Bis heute erhalten sind die Trensenhalter aus Holz an der Fassade des Kutscherhauses und die Ringe an Löwenmäulern, an denen die Pferde festgemacht wurden. Später wurde das Parterre in eine Wohnung umgewandelt. Trotz seines berühmten Baumeisters hat das Denkmalschutzamt das Kutscherhaus leider nicht unter Schutz gestellt.

Aktuelle Situation

Infolge eines Wasserschadens wollte die damalige Eigentümerin SAGA das bis 2017 als Wohnhaus vermietete Gebäude verkaufen. Zu diesem Zeitpunkt stand das Kutscherhaus selbst zwar nicht unter Denkmal-, wohl aber unter Bestandsschutz, wodurch weder ein Ersatzneubau noch eine weitere Bebauung des Grundstücks möglich waren. Am Ende ging das Kutscherhaus auf den Bezirk Eimsbüttel über. Das Gebäude steht seit 2017 leer, sein baulicher Zustand bei einer Besichtigung im Jahr 2020 war jedoch gut, und es gab keine wesentlichen Schäden.

Jetzt allerdings droht der Abriss: Das Bezirksamt Eimsbüttel vertritt die Ansicht, dass sich niemand für eine öffentliche Nutzung des Gebäudes in der geplanten Parkanlage interessiere und dass die Erhaltung des Gebäudes aufgrund des Wasserschadens nicht mehr wirtschaftlich sinnvoll sei.

Ganz anders sieht das hingegen der Verein für die Geschichte von Lokstedt, Niendorf und Schnelsen "Forum Kollau", der sich seit mehreren Jahren für den Erhalt engagiert.

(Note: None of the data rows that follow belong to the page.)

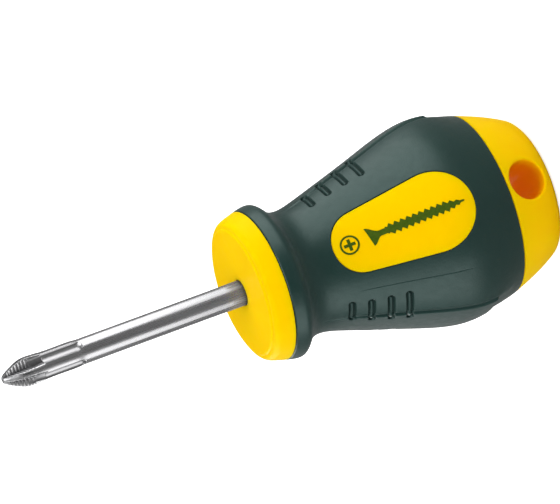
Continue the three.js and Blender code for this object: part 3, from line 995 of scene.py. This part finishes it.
def add_softbox(name, azimuth, elevation, distance, size, radiance):
    """Area light facing the tool, hidden from the camera; its angles are in degrees."""
    light = bpy.data.lights.new(name, "AREA")
    light.shape, (light.size, light.size_y) = "RECTANGLE", size
    light.energy = radiance * math.pi * size[0] * size[1]
    softbox = bpy.data.objects.new(name, light)
    bpy.context.scene.collection.objects.link(softbox)
    towards = direction(math.radians(azimuth) + VIEW_AZIMUTH, math.radians(elevation))
    softbox.location = (CAD_LOW + CAD_HIGH) / 2 + towards * distance
    softbox.rotation_mode = "QUATERNION"
    softbox.rotation_quaternion = towards.to_track_quat("Z", "Y")
    softbox.visible_camera = False


def add_camera(pieces):
    """Camera looking down at the tool, rolled so that the blade points to the lower left."""
    back = direction(VIEW_AZIMUTH, VIEW_ELEVATION)
    roll = math.pi / 2 - TOOL_SLOPE
    level_right = Vector((0, 0, 1)).cross(back).normalized()
    level_up = back.cross(level_right)
    right = level_right * math.cos(roll) + level_up * math.sin(roll)
    up = back.cross(right)
    points = np.concatenate([np.array([v.co for v in piece.data.vertices]) for piece in pieces])
    near = 1 - points @ np.array(back) / VIEW_DISTANCE
    across, above = points @ np.array(right) / near, points @ np.array(up) / near
    width = (across.max() - across.min()) / TOOL_SHARE
    middle = right * ((across.max() + across.min()) / 2 + MIDDLE_RIGHT * width)
    middle += up * ((above.max() + above.min()) / 2 - MIDDLE_ABOVE * width)
    camera = bpy.data.objects.new("camera", bpy.data.cameras.new("camera"))
    bpy.context.scene.collection.objects.link(camera)
    camera.data.lens = camera.data.sensor_width * VIEW_DISTANCE / width
    camera.data.clip_end = CLIP_END
    camera.location = middle + back * VIEW_DISTANCE
    camera.rotation_mode = "QUATERNION"
    camera.rotation_quaternion = Matrix((right, up, back)).transposed().to_quaternion()
    bpy.context.scene.camera = camera


def seat(piece, material_slot, *nodes):
    """Rides a piece on the body, in place of CAD nodes if any are named."""
    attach(piece, "root")
    if nodes:
        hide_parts(*nodes)
    return piece


sleeve = seat(grip_sleeve(rubber()), "grip_rubber", "grip_sleeve")
core = seat(handle_core(yellow_plastic()), "core_plastic", "handle_core")
bar = seat(blade(steel()), "blade_steel", "blade")
print_ink = ink()
for side, facing in (("front", 0), ("back", math.pi)):
    seat(window_print(f"window_print_{side}", print_ink, facing), "core_plastic")

add_floor()
add_world()
for name, settings in SOFTBOXES.items():
    add_softbox(name, *settings)
add_camera([sleeve, core, bar])
bpy.context.scene.view_settings.view_transform = "Standard"
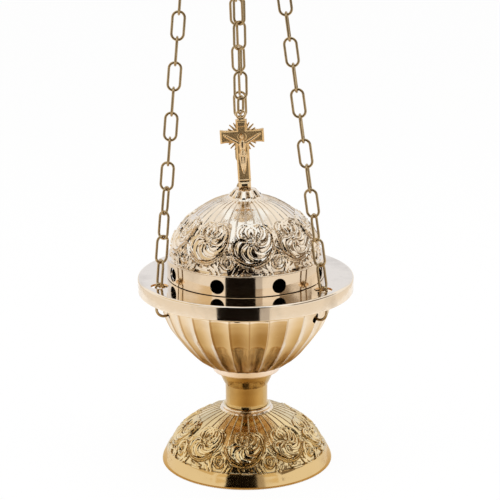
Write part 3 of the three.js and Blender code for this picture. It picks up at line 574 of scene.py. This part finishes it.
chain_brass = polished_brass("chain_brass", (0.47, 0.34, 0.18), (0.14, 0.08, 0.04), roughness=0.12)
HOOK_WIRE, HOOK_SHANK, HOOK_TOP, HOOK_LOW = 1.4, RIM_RADIUS - 5.8, -0.7, -11.8
UPPER_BEND, LOWER_BEND = 1.9, 4.3
upper_bend = arc((HOOK_SHANK - UPPER_BEND, HOOK_TOP), UPPER_BEND, range(200, -1, -10))
lower_bend = arc((HOOK_SHANK - LOWER_BEND, HOOK_LOW), LOWER_BEND, range(0, -181, -9))
hook_line = [*upper_bend, *[(HOOK_SHANK, level) for level in np.linspace(-2, -11, 8)], *lower_bend,
             *[(HOOK_SHANK - 2 * LOWER_BEND, HOOK_LOW + end) for end in (1, 2)]]
for side, azimuth in CHAIN_AZIMUTHS.items():
    hook_path = about_axis(*np.array(hook_line).T, math.radians(azimuth))
    add_wire(f"{side}_hook_wire", hook_path, HOOK_WIRE / 2 * MM, chain_brass, "burner", f"hook_{side}",
             sides=16)


# Chains: oval links of round brass wire, each a quarter turn from the next and soldered shut at one side.
# Three chains carry the bowl from the top plate, and a fourth runs from the crucifix to the finger ring.
LINK_LENGTH, LINK_WIDTH, LINK_WIRE = 15, 7.2, 1.28


def oval_path(length, width, wire):
    """The middle line of an oval ring, long in its second axis."""
    bend = (width - wire) / 2
    straight = length / 2 - width / 2
    side = np.linspace(straight, -straight, 8)[1:-1]
    return np.array([*arc((0, straight), bend, range(0, 181, 9)), *[(-bend, z) for z in side],
                     *arc((0, -straight), bend, range(180, 361, 9)), *[(bend, z) for z in side[::-1]]])


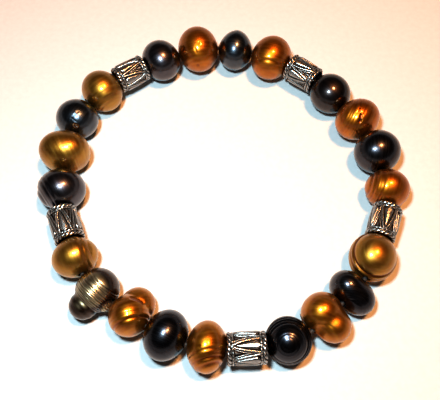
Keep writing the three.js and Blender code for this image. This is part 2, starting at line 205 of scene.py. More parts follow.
# Growth of each pearl. Places are seen from the camera, as shares of the pearl's radius (right, up) from its
# middle, and the growth axis runs from -1 to 1.
# tone: its row in TONES.
# body, lobe: rounded masses, from 0 at the inner side to 1 at the outer side of the ring.
# lobe_drop: how much lower than the body the lobe lies, mm. valley: over how many mm the two run together.
# egg: how much its outer cheeks narrow. square: how much the corners of its cross-section fill out.
# lumps: height of its uneven swelling, mm.
# grows: where the growth axis comes out. Without it the axis points outward from the ring.
# rings: grooves round that axis, from, to, how many, depth in mm.
# steps: how far the nacre drops behind each ring, as a share of the radius.
# swollen: how much thicker the nacre is behind the end of the first row of rings, mm.
# marks: pits and scratches from one place to another, reach and depth in mm. A depth below 0 is a bump.
# dark: a place and the distance from it, as a share of the radius, beyond which the nacre is dark.
# fine: how much finer than the others its mesh is.
PEARLS = {
    "black_pearl_1": {"tone": "ink", "rings": [(-0.7, 0.7, 4, 0.006)]},
    "gold_pearl_1": {
        "tone": "copper", "lumps": 0.035,
        "grows": (0.1, -0.9), "rings": [(-0.5, 0.2, 4, 0.02), (0.45, 0.9, 3, 0.035)],
        "marks": [((-0.04, -0.58), (-0.04, -0.58), 0.36, 0.14), ((-0.72, 0.06), (-0.66, 0.16), 0.4, 0.1),
                  ((0.0, 0.3), (0.06, 0.34), 0.24, 0.05), ((-0.12, 0.1), (-0.08, -0.04), 0.22, 0.05)],
    },
    "black_pearl_2": {"tone": "slate", "rings": [(-0.2, 0.7, 3, 0.008)], "egg": 0.11},
    "gold_pearl_2": {
        "tone": "copper", "grows": (-0.1, -0.9), "rings": [(0.42, 0.62, 1, 0.13), (-0.7, 0.3, 5, 0.012)],
    },
    "black_pearl_3": {"tone": "umber", "rings": []},
    "gold_pearl_3": {
        "tone": "copper", "grows": (-0.98, 0.1), "rings": [(-0.1, 0.75, 6, 0.06)], "fine": 1.4,
        "marks": [((-0.06, 0.55), (0.06, 0.3), 0.16, 0.08), ((0.1, 0.26), (0.11, 0.2), 0.3, 0.2),
                  ((0.14, 0.06), (0.14, 0.0), 0.32, 0.22), ((0.38, 0.7), (0.56, -0.1), 0.16, 0.07),
                  ((0.2, -0.46), (0.24, -0.5), 0.24, 0.07)],
    },
    "black_pearl_4": {"tone": "jet", "grows": (-0.9, -0.3), "rings": [(0.2, 0.8, 4, 0.012)]},
    "gold_pearl_4": {
        "tone": "copper", "grows": (-0.95, -0.2), "rings": [(0.34, 0.9, 4, 0.18), (-0.5, 0.2, 3, 0.012)],
    },
    "gold_pearl_5": {"tone": "olive", "grows": (0.1, 0.5), "rings": [(-0.5, 0.4, 4, 0.42)], "swollen": 0.16},
    "black_pearl_5": {
        "tone": "jet", "body": (0, 0.72), "lobe": (0.36, 1), "lobe_drop": 0.35, "valley": 2.2,
        "grows": (0.45, -0.75), "rings": [(0.55, 0.9, 3, 0.05)],
    },
    "gold_pearl_6": {
        "tone": "amber", "body": (0, 0.74), "lobe": (0.34, 1), "valley": 0.6, "grows": (0.3, -0.85),
        "rings": [(0.62, 0.95, 2, 0.09)], "lumps": 0.06,
    },
    "black_pearl_6": {
        "tone": "coal", "grows": (0.1, -0.18), "rings": [(-0.3, 0.56, 5, 0.36), (0.64, 0.98, 5, 0.035)],
        "swollen": 0.16, "fine": 1.4,
    },
    "gold_pearl_7": {
        "tone": "amber", "grows": (0.06, -0.93), "rings": [(0.38, 0.95, 4, 0.24)],
        "marks": [((-0.62, 0.5), (-0.6, 0.5), 0.22, 0.05), ((-0.4, 0.1), (-0.3, 0.06), 0.22, 0.06)],
    },
    "black_pearl_7": {"tone": "coal", "rings": []},
    "gold_pearl_8": {
        "tone": "amber", "body": (0.21, 1), "lobe": (0, 0.667), "lobe_drop": 0.7, "valley": 0.25,
        "grows": (-0.25, -0.9), "rings": [(0.14, 0.6, 2, 0.17)], "lumps": 0.02, "fine": 1.2,
        "marks": [((0.5, 0.62), (0.8, 0.2), 0.5, 0.16)],
    },
    "black_pearl_8": {
        "tone": "bronze", "body": (0, 0.764), "lobe": (0.46, 0.966), "lobe_drop": 0.6, "valley": 0.12,
        "grows": (0.96, 0.22), "rings": [(-0.95, 0.5, 15, 0.17)], "fine": 2.4, "dark": ((-0.35, 0.25), 0.72),
        "marks": [((-0.14, -0.9), (-0.04, -0.9), 1.0, -0.45)],
    },
    "gold_pearl_9": {"tone": "olive", "rings": [(-0.8, -0.3, 2, 0.2)], "steps": 0.05},
    "black_pearl_9": {"tone": "ink", "grows": (-1.0, 0.0), "rings": [(0.34, 0.96, 4, 0.17)]},
    "gold_pearl_10": {
        "tone": "olive", "body": (0.03, 0.97), "square": 0.05,
        "grows": (1.0, 0.0), "rings": [(-0.5, 0.5, 10, 0.055)],
    },
    "black_pearl_10": {
        "tone": "slate", "grows": (0.6, -0.7), "rings": [(-0.1, 0.4, 2, 0.02)],
        "marks": [((-0.34, 0.06), (-0.02, 0.26), 0.2, 0.03), ((-0.26, 0.16), (-0.1, -0.1), 0.2, 0.03),
                  ((-0.2, -0.24), (-0.16, -0.3), 0.34, 0.09), ((0.06, 0.3), (0.2, 0.32), 0.2, 0.03)],
    },
    "gold_pearl_11": {"tone": "olive", "grows": (0.3, -0.88), "rings": [(0.3, 0.85, 4, 0.07)]},
}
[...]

Sein Vorsitzender Joerg Kilian schlägt vor, aus dem Kutscherhaus einen kulturellen Ort zu machen, zum Beispiel eine außerschulische Bildungsstätte mit Workshops, Vorträgen oder Ausstellungen zur Geschichte Eimsbüttels, so wie es der Stadtparkverein im ehemaligen "Sierichschen Forsthaus im Stadtpark" erfolgreich umsetzt.

Der Denkmalverein unterstützt diese Vision und plädiert dringend dafür, dieses bauliche Zeugnis der Eimsbütteler Geschichte zu sanieren und einer für den Stadtteil sinnvollen Nutzung zuzuführen. Gerade die nördlichen Hamburger Stadtteile wie Stellingen und Lokstedt haben durch den Krieg und die Planungen der Nachkriegszeit sehr viel von ihren historischen Gebäude verloren. Das steigert den Wert selbst eines so kleinen Objekts, zumal von der früheren Landhauskultur Eimsbüttels kaum noch Zeugnisse erhalten sind.